A sustentabilidade é importante para os países obterem melhores posições na nova geopolítica global Por isso mesmo há uma atenção especial à primeira viagem e primeiro pronunciamento internacional do presidente do Brasil, Jair Bolsonaro, durante a reunião anual do Fórum Econômico Mundial (WEF) em Davos, na Suíça. Ele estará entre três mil tomadores de decisões da política, negócios e ciência. Ao lado do seu superministro da economia, Paulo Guedes, desperta curiosidade sobre o que terá a dizer em relação a políticas de desenvolvimento sustentável do país, cumprimento do Acordo de Paris, combate ao desmatamento e ampliação da exploração da rica biodiversidade nacional.

Elencar as vantagens brasileiras no combate às mudanças climáticas é tão importante quanto apontar as oportunidades de investimentos em saneamento básico. Mostrar ao mundo os esforços que nossas empresas vêm fazendo para aumentar sua eficiência no uso da água, o crescimento da matriz energética renovável, e as boas experiências na abordagem da biodiversidade e do reflorestamento podem atrair investimentos e ajudar a “vender muito bem o País”. Há um gargalo de investimentos em infraestrutura no Brasil, e é a hora de mostrar esse espaço para atrair recursos e mudar cenários que fazem com o que ainda tenhamos um pé no século XIX, como no caso da falta de acesso ao saneamento básico, especialmente nas regiões Norte e Nordeste. E tudo isso é sustentabilidade.

Uma fala internacional em um espaço tão seleto e qualificado como Davos funciona como uma plataforma prática para o Brasil explicar seus planos na área comercial, fiscal, digital, de inovação, de produtividade, desestatização e combate à corrupção. E tudo isso está diretamente conectado à sustentabilidade. Afinal, é ingenuidade pensar que esse conceito não seja utilizado ora como barreira comercial, ora como oportunidade de investimento por governos e empresas para a tomada de decisões.

Cabe ressaltar que as empresas europeias foram as responsáveis por mais da metade dos empregos gerados no Brasil por investimento greenfield de 2006 a 2015. A União Europeia é o segundo maior mercado de produtos agrícolas brasileiros e vêm de lá os principais investidores em infraestrutura nos últimos anos. Por outro lado, sabemos que os negócios gerados a partir da nova economia podem resultar em US$ 26 trilhões na forma de benefícios econômicos até 2030, criando mais de 65 milhões de postos de trabalho e evitando 700 mil mortes prematuras por poluição do ar, segundo análise do New Climate Economy. É preciso conjugar essas premissas com nossas demandas visando um futuro sustentável, que preserve as nossas riquezas naturais, mas que garanta um salto nos indicadores de qualidade de vida da população.

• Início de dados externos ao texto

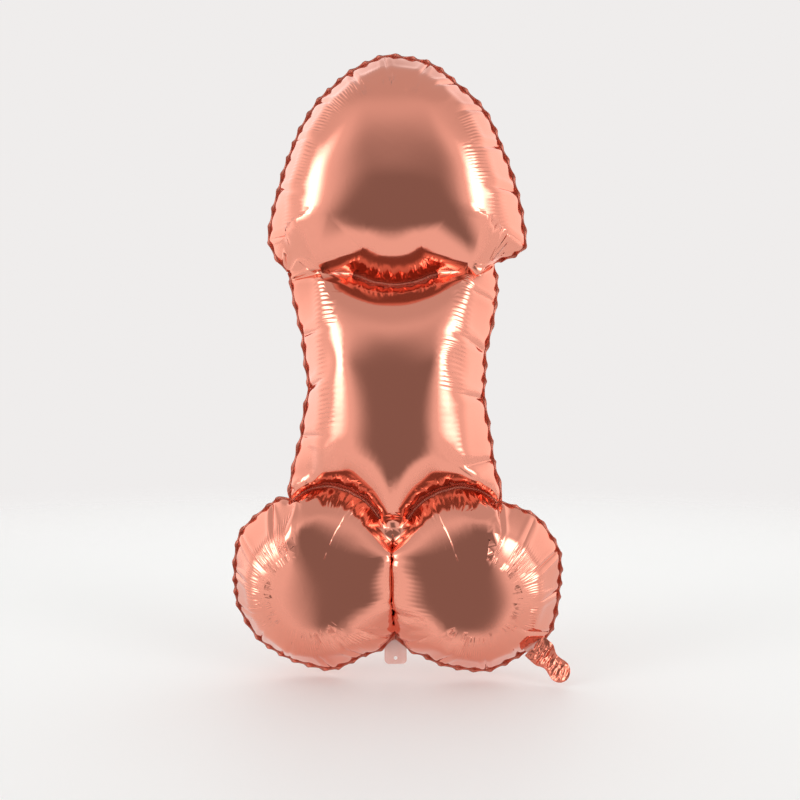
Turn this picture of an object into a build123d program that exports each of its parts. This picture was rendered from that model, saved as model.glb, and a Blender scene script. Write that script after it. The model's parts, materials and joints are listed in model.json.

Além disso, temos problemas urgentes a resolver: Os números do desmatamento seguem na contramão do esforço de restauração. De acordo com o Instituto Imazon, a derrubada da floresta cresceu 40% entre agosto de 2017 e julho de 2018.

Em 12 meses, foram perdidos 300 mil hectares – o que se pretende repor no principal projeto de plantio de árvores na Amazônia. Mais do que ativismo ambiental, isso é perda de recursos naturais e financeiros para o Brasil. É preciso pensar em medidas para conter essa sangria.

Não se trata mais de investir em saneamento ou energia renovável; em biodiversidade ou combate ao desmatamento; em reciclagem de lixo ou limpeza dos rios e oceanos; em exploração de petróleo ou reflorestamento. Tudo isso junto faz parte de um universo de possibilidades e novos negócios, sendo feito por empresa, sociedade e governo, e gerando lucros. Não podemos desperdiçar a chance de mostrar ao mundo nosso potencial, o acervo de experiências bem-sucedidas de nossas empresas e as enormes possibilidades de novos negócios que pode ensejar uma visão estratégica aliando desenvolvimento e sustentabilidade.

Marina Grossi é presidente do Conselho Empresarial Brasileiro para o Desenvolvimento Sustentável (CEBDS) desde 2009 e membro do CPLC (Carbon Pricing Leadership Colalition) do Banco Mundial desde 2018.